Havia pouco mais de dez anos da publicação do que viera à luz “Documentary, A History of Non-Fiction Film” (1974) do holandês radicado nos EUA Eric Barnouw (1908-2011), de imediato um dos mais influentes volumes internacionais resumindo mundialmente a história da produção de documentários, até hoje inédito por aqui. Seria impossível resumir o amplo desenvolvimento histórico-bibliográfico desde então, exemplificado pela edição nacional em 2011, quinze anos após o lançamento original na França, da bela síntese de Guy Gauthier em “Documentário, Um Outro Cinema” (Papyrus).
Seguindo a escola de Barnouw, acaba de ser publicada nos EUA a terceira edição de “A New History of Documentary Film” (Bloomsbury Academic, 446 págs, US$ 34,95), de uma das principais especialistas americanas, Betsy A. McLaine. Com a mesma pegada didática sem transigir na elegância estilística, o novo volume expande e atualiza as duas edições prévias de 2005 (co-escrita por Jack C. Ellis) e de 2013.
Não se trata de uma história mundial do documentário, contudo, mas sim de seu desenvolvimento nos EUA, Canadá e Reino Unido. O foco se amplia nos capítulos iniciais, durante o estabelecimento do cinema não-ficcional ainda na era silenciosa, para sintetizar as contribuições pioneiras no cinema europeu (com as “sinfonias da metrópole” de Alberto Cavalcanti, Walter Ruttman e Joris Ivens) e na produção soviética (Dziga Viértov à frente).
Na sequência da afirmação histórica do cinema não-ficcional, destacam-se capítulos certeiros sobre a “institucionalização” da produção no período britânico (1929-1939) a partir da liderança do canadense John Grierson (1898-1972) e com o estabelecimento em 1939 do National Film Board do Canadá. Talvez o ápice da apresentação histórica seja, porém, o capítulo dedicado ao impacto renovador, nos anos 1960, das escolas quase simultâneas do “Direct Cinema” (Drew, Leacock, Maysles, Pennebaker) e do “Cinéma Verité” (Jean Rouch).
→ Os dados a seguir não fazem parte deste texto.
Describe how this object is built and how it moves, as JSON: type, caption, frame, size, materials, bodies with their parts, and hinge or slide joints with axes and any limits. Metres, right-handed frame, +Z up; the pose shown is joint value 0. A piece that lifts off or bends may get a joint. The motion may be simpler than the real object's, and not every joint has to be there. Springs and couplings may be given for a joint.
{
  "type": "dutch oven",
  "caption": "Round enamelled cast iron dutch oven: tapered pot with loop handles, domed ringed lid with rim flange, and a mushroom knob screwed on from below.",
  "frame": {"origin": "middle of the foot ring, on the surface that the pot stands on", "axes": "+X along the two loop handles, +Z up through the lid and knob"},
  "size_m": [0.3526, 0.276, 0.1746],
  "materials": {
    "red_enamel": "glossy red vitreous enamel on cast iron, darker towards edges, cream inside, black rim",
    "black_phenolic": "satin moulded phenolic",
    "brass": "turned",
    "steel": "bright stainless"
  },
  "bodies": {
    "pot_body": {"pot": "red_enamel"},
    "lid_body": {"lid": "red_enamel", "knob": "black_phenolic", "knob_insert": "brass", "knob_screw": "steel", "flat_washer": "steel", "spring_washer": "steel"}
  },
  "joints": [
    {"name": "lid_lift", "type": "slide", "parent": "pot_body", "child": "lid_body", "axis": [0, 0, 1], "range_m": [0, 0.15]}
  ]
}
A cada nova edição, há de louvar-se a ampliação da abordagem dedicada à contribuição histórica tradicionalmente marginalizada da produção documental de cineastas mulheres, LGBTQIA+, de origem afro, asiática e de povos originários. No sempre desafiador empenho de abordar a história do presente (século 21), McLaine frisa o diálogo crescente entre documentário e animação e o vigor da produção experimental.
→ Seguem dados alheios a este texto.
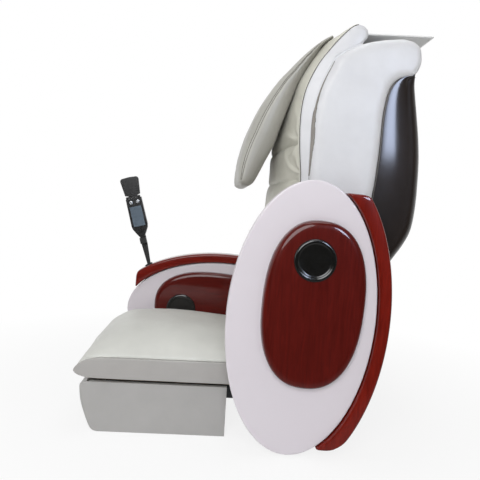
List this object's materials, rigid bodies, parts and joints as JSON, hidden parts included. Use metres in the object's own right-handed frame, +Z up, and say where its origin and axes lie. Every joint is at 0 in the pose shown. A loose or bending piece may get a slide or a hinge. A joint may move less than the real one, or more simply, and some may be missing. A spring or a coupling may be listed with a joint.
{
  "type": "pedicure spa chair",
  "caption": "Upper chair of a pedicure spa: swing-up oval arms with pods and rims, reclining massage back, flip-over head cushion and flip-top handset.",
  "frame": {"origin": "on the deck, at the middle of the chair's overall width and depth", "axes": "+Z up, -Y the way the sitter faces, +X the sitter's left"},
  "size_m": [0.707, 0.9125, 1.1083],
  "materials": {
    "ivory_panel": "satin",
    "cherry_rim": "gloss lacquer",
    "cherry_pod": "gloss lacquer",
    "black_disc": "gloss",
    "core_board": "matte",
    "bush_steel": "brushed",
    "chrome_rod": "polished",
    "frame_steel": "satin powder coat",
    "motor_case": "matte",
    "nylon": "matte",
    "rubber_glide": "matte",
    "base_laminate": "satin laminate",
    "plywood": "raw",
    "seat_vinyl": "soft grain",
    "side_vinyl": "soft grain",
    "pad_vinyl": "wrinkled soft grain",
    "head_vinyl": "wrinkled soft grain",
    "shell_black": "leather-grain moulded",
    "holder_black": "satin",
    "handset_black": "satin",
    "button_silver": "satin",
    "keypad_grey": "matte"
  },
  "bodies": {
    "chassis": {"base_sides": "base_laminate", "base_front_panel": "base_laminate", "base_rear_panel": "base_laminate", "mounting_board": "plywood", "side_rails": "frame_steel", "frame_legs": "frame_steel", "cross_tubes": "frame_steel", "actuator_ears": "frame_steel", "hinge_plates": "frame_steel", "rear_glides": "rubber_glide", "power_unit": "motor_case", "arm_brackets": "frame_steel", "arm_shafts": "bush_steel", "arm_spacers": "nylon", "shaft_nuts": "bush_steel", "recline_pins": "bush_steel", "actuator_front_pin": "bush_steel", "actuator_tube": "motor_case", "seat_board": "plywood", "seat_cushion": "seat_vinyl"},
    "back": {"back_side_plates": "frame_steel", "recline_tube": "frame_steel", "lever_pin": "bush_steel", "back_shell": "shell_black", "bolster_left": "side_vinyl", "bolster_right": "side_vinyl", "top_bolster": "side_vinyl", "back_pad": "pad_vinyl", "anchor_flap": "head_vinyl", "guide_rods": "chrome_rod", "rod_blocks": "frame_steel"},
    "lead_screw": {"lead_screw": "chrome_rod"},
    "carriage": {"carriage_plate": "frame_steel", "carriage_motor": "motor_case"},
    "rollers": {"roller_axle": "chrome_rod", "massage_rollers": "nylon"},
    "head_cushion": {"head_cushion": "head_vinyl"},
    "actuator_rod": {"actuator_rod": "chrome_rod"},
    "arm_left": {"arm_left_outer_panel": "ivory_panel", "arm_left_inner_panel": "ivory_panel", "arm_left_core": "core_board", "arm_left_rim": "cherry_rim", "arm_left_outer_pod": "cherry_pod", "arm_left_inner_pod": "cherry_pod", "arm_left_discs": "black_disc", "arm_left_hub": "bush_steel"},
    "arm_right": {"arm_right_outer_panel": "ivory_panel", "arm_right_inner_panel": "ivory_panel", "arm_right_core": "core_board", "arm_right_rim": "cherry_rim", "arm_right_outer_pod": "cherry_pod", "arm_right_inner_pod": "cherry_pod", "arm_right_discs": "black_disc", "arm_right_hub": "bush_steel", "handset_holder": "holder_black"},
    "handset": {"handset_body": "handset_black", "keypad": "keypad_grey"},
    "handset_lid": {"handset_lid": "handset_black"},
    "power_button": {"power_button": "button_silver"},
    "auto_button": {"auto_button": "button_silver"}
  },
  "joints": [
    {"name": "recline", "type": "hinge", "parent": "chassis", "child": "back", "pos_m": [0, 0.1, 0.215], "axis": [-1, 0, 0], "range_deg": [0, 35]},
    {"name": "actuator_stroke", "type": "slide", "parent": "chassis", "child": "actuator_rod", "axis": [0, 1, 0], "range_m": [-0.071, 0]},
    {"name": "head_fold", "type": "hinge", "parent": "back", "child": "head_cushion", "pos_m": [0, 0.184, 1.08], "axis": [-1, 0, 0], "range_deg": [0, 130]},
    {"name": "carriage_travel", "type": "slide", "parent": "back", "child": "carriage", "axis": [0, 0, 1], "range_m": [0, 0.33]},
    {"name": "screw_spin", "type": "hinge", "parent": "back", "child": "lead_screw", "pos_m": [0, 0.184, 0.6], "axis": [0, 0, 1], "range_deg": [0, 2971]},
    {"name": "roller_spin", "type": "hinge", "parent": "carriage", "child": "rollers", "pos_m": [0, 0.152, 0.497], "axis": [1, 0, 0], "continuous": true},
    {"name": "arm_left_swing", "type": "hinge", "parent": "chassis", "child": "arm_left", "pos_m": [0.305, 0.09, 0.194], "axis": [1, 0, 0], "range_deg": [0, 89]},
    {"name": "arm_right_swing", "type": "hinge", "parent": "chassis", "child": "arm_right", "pos_m": [-0.305, 0.09, 0.194], "axis": [-1, 0, 0], "range_deg": [0, 89]},
    {"name": "handset_lift", "type": "slide", "parent": "arm_right", "child": "handset", "axis": [0, -0.2672, 0.9636], "range_m": [0, 0.06]},
    {"name": "lid_flip", "type": "hinge", "parent": "handset", "child": "handset_lid", "pos_m": [-0.2944, -0.40835, 0.62336], "axis": [0, 0.9636, 0.2672], "range_deg": [0, 180]},
    {"name": "power_press", "type": "slide", "parent": "handset", "child": "power_button", "axis": [-1, 0, 0], "range_m": [0, 0.0012], "stiffness_N_per_m": 400},
    {"name": "auto_press", "type": "slide", "parent": "handset", "child": "auto_button", "axis": [-1, 0, 0], "range_m": [0, 0.0012], "stiffness_N_per_m": 400}
  ],
  "couplings": [
    {"joint": "actuator_stroke", "follows": "recline", "m_per_rad": -0.11519},
    {"joint": "screw_spin", "follows": "carriage_travel", "rad_per_m": 157.08}
  ]
}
Pela diversidade de suas contribuições, seis documentaristas com carreiras centradas nos EUA dos anos 2000 ganham breves e agudos perfis: Werner Herzog (O Homem Urso), Errol Morris (Sob a Névoa da Guerra), Alex Gibney (Táxi para a Escuridão), Michael Moore (Tiros em Columbine), Stanley Nelson (Os Panteras Negras) e Barbara Koppe (Harlan County). A respeito do quarto citado, McLaine não poupa as baterias: “A maior contribuição de Moore para a história do documentário é demonstrar que documentários sobre questões sociais podem fazer dinheiro em lançamentos em salas”.
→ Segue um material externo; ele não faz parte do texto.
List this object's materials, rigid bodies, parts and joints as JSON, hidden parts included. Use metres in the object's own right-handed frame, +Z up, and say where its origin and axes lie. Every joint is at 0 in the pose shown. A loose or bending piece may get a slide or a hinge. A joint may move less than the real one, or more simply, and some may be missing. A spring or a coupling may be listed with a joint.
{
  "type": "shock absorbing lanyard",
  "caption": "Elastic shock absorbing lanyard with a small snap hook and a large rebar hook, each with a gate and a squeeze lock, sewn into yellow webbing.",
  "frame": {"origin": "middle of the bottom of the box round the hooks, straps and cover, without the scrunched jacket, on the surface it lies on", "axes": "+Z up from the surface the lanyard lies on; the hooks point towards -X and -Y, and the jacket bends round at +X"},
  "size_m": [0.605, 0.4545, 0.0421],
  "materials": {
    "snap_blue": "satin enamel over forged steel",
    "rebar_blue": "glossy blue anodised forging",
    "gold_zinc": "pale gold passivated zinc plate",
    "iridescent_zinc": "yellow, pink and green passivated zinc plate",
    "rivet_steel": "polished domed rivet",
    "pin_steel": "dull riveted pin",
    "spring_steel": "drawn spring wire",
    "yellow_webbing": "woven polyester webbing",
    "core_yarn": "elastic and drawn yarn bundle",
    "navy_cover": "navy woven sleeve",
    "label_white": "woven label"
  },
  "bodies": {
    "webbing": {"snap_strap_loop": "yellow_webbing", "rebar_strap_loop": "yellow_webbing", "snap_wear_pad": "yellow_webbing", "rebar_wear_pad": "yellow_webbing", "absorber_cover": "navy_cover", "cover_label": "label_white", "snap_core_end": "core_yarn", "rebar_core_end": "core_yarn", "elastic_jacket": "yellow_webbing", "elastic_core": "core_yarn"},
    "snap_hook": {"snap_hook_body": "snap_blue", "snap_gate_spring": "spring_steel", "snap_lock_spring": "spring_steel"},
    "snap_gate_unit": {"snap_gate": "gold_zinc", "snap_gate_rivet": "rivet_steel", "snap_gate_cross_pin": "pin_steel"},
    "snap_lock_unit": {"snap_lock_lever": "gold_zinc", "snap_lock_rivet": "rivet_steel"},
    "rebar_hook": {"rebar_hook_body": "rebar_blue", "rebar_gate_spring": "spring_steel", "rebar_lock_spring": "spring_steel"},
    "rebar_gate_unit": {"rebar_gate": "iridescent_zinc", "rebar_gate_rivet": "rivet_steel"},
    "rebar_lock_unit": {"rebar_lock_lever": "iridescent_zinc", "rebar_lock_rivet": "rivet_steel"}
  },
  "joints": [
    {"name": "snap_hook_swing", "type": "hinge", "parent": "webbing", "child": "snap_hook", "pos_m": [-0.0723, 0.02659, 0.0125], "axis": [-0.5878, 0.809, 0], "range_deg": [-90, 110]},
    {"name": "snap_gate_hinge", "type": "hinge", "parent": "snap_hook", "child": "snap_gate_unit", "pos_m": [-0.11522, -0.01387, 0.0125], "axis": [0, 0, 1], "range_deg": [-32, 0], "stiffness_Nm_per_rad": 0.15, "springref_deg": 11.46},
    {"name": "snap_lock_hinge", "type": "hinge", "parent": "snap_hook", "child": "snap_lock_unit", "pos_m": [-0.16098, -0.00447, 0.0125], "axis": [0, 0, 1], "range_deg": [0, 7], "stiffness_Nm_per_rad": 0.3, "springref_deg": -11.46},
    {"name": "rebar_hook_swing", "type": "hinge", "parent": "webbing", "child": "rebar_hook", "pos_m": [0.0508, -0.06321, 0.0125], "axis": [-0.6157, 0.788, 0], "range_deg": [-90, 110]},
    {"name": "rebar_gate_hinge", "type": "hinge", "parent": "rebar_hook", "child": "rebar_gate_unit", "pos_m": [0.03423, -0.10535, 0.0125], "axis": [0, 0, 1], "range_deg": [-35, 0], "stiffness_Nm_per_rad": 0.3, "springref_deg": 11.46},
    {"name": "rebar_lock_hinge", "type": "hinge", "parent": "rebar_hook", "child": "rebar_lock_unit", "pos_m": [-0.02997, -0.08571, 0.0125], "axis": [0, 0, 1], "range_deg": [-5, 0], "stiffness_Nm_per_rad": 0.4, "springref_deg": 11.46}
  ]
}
Na algaravia da presente era digital, é admirável descobrir o olhar otimista de Betsy A. McLaine no capítulo final. “Enquanto a produção fílmica por celular e as tecnologias de streaming alteram o que e como as coisas poderiam ser gravadas, e as formas como este material pode ser visto, elas não alteram os propósitos e problemas da realização documental”, argumenta ela. “Na verdade, as tecnologias tornam as questões e preocupações do papel dos documentários mais urgentes”.
E assevera: “Enquanto o mundo caminha precariamente para a metade do século 21, a tradição do documentário tem muito a oferecer. Documentários têm estado sempre na dianteira para enfrentar os problemas difíceis, e continuam a fazer isso”. CQD.